• Work to be completed:
Beginning at the first line of the data, print each line exactly, stopping after the line that contains "return wall_point(angle, rise".

• Material provided:
------------------------------

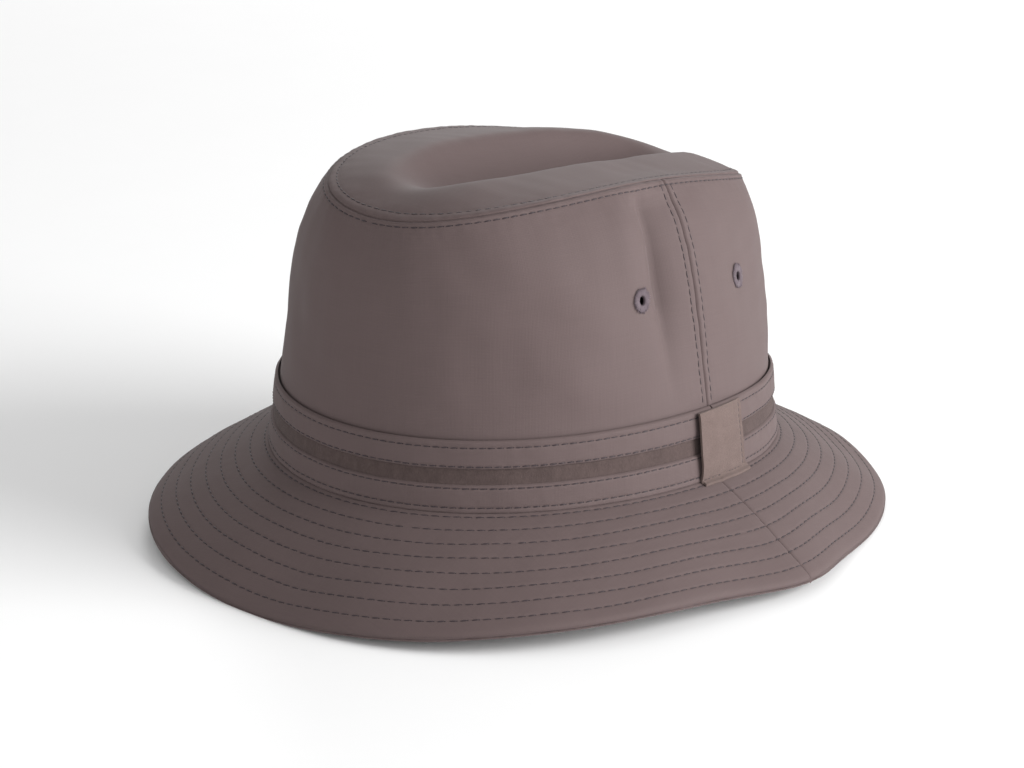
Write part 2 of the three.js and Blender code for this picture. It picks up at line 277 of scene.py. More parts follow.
def wall_point(angle, share, layer):
    """The crown's side; share runs from 0 at the base to 1 at the tip seam."""
    low, high = base_line(angle), tip_line(angle)
    lean = WALL_LEAN - WALL_LEAN_BEHIND * np.cos(angle)
    inward = lean * share + (1 - lean) * np.maximum(share, 0) ** WALL_SHOULDER
    p = mix(low, high, inward[..., None])
    p[..., 2] = mix(low[..., 2], high[..., 2], share)
    return p + outwards(angle, share) * np.asarray(layer)[..., None]


def rise_point(angle, rise, layer):
    return wall_point(angle, rise / wall_height(angle), layer)


def tip_point(angle, share, layer):
    """The crown's tip; share runs from 0 in the middle to 1 at the seam."""
    seam = tip_line(angle)
    x = seam[..., 0] * share
    y = TIP_SHIFT + (seam[..., 1] - TIP_SHIFT) * share
    swell = DOME_HEIGHT * (1 - share**DOME_ROUNDNESS) * (1 + DOME_ENDS * share**2 * np.cos(2 * angle))
    dome = TIP_HEIGHT + tip_level(angle, share) + swell
    across, along = x / CREASE_HALF_WIDTH, (y - CREASE_SHIFT) / CREASE_HALF_LENGTH
    soft = 0.5 + 0.5 * np.cos(angle - CREASE_SOFT_SIDE)
    outward = (across**2 + along**2) / (1 - CREASE_NARROWS * soft) ** 2
    bowl = CREASE_FLOOR + CREASE_WALL * outward ** (CREASE_STEEPNESS - CREASE_EASES * soft)
    lower = np.minimum(dome, bowl)
    blend = CREASE_ROUNDING + CREASE_ROUNDS * soft
    z = lower - blend * np.log(np.exp((lower - dome) / blend) + np.exp((lower - bowl) / blend))
    upright = np.clip((1 - share) / SEAM_LIFT_REACH, 0, 1)[..., None]
    way = outwards(angle, np.ones_like(share)) * (1 - upright) + np.array([0, 0, 1]) * upright
    way /= np.linalg.norm(way, axis=-1, keepdims=True)
    return np.stack([x, y, z], -1) + way * np.asarray(layer)[..., None]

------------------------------

• Solution for this problem:
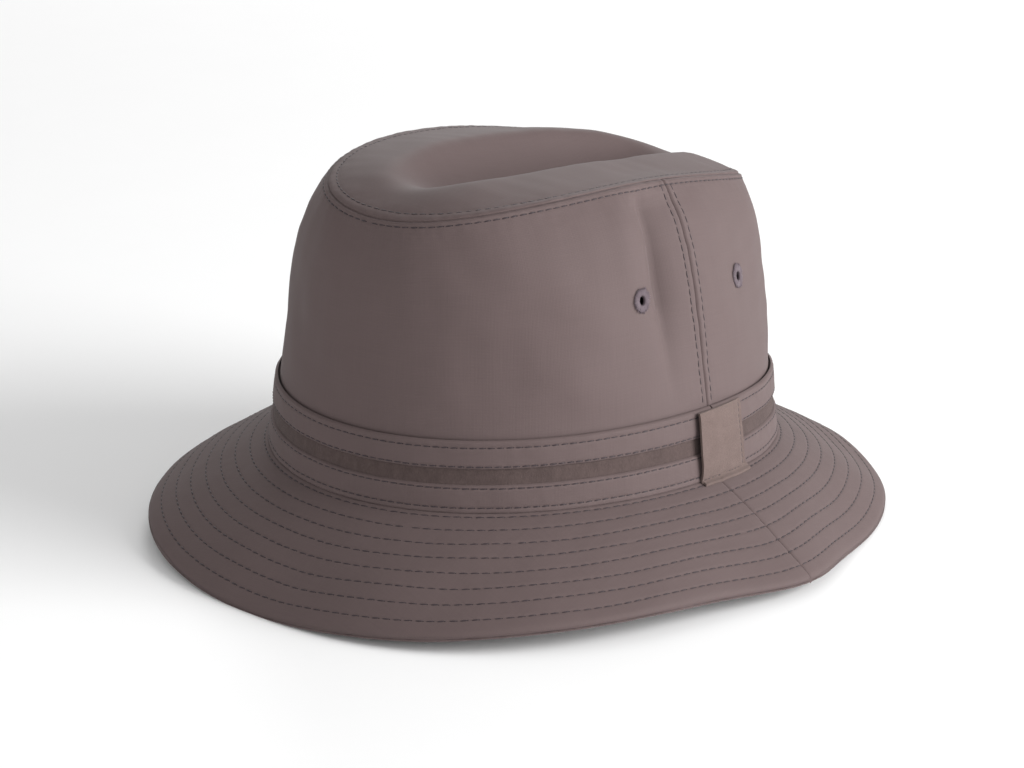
Write part 2 of the three.js and Blender code for this picture. It picks up at line 277 of scene.py. More parts follow.
def wall_point(angle, share, layer):
    """The crown's side; share runs from 0 at the base to 1 at the tip seam."""
    low, high = base_line(angle), tip_line(angle)
    lean = WALL_LEAN - WALL_LEAN_BEHIND * np.cos(angle)
    inward = lean * share + (1 - lean) * np.maximum(share, 0) ** WALL_SHOULDER
    p = mix(low, high, inward[..., None])
    p[..., 2] = mix(low[..., 2], high[..., 2], share)
    return p + outwards(angle, share) * np.asarray(layer)[..., None]


def rise_point(angle, rise, layer):
    return wall_point(angle, rise / wall_height(angle), layer)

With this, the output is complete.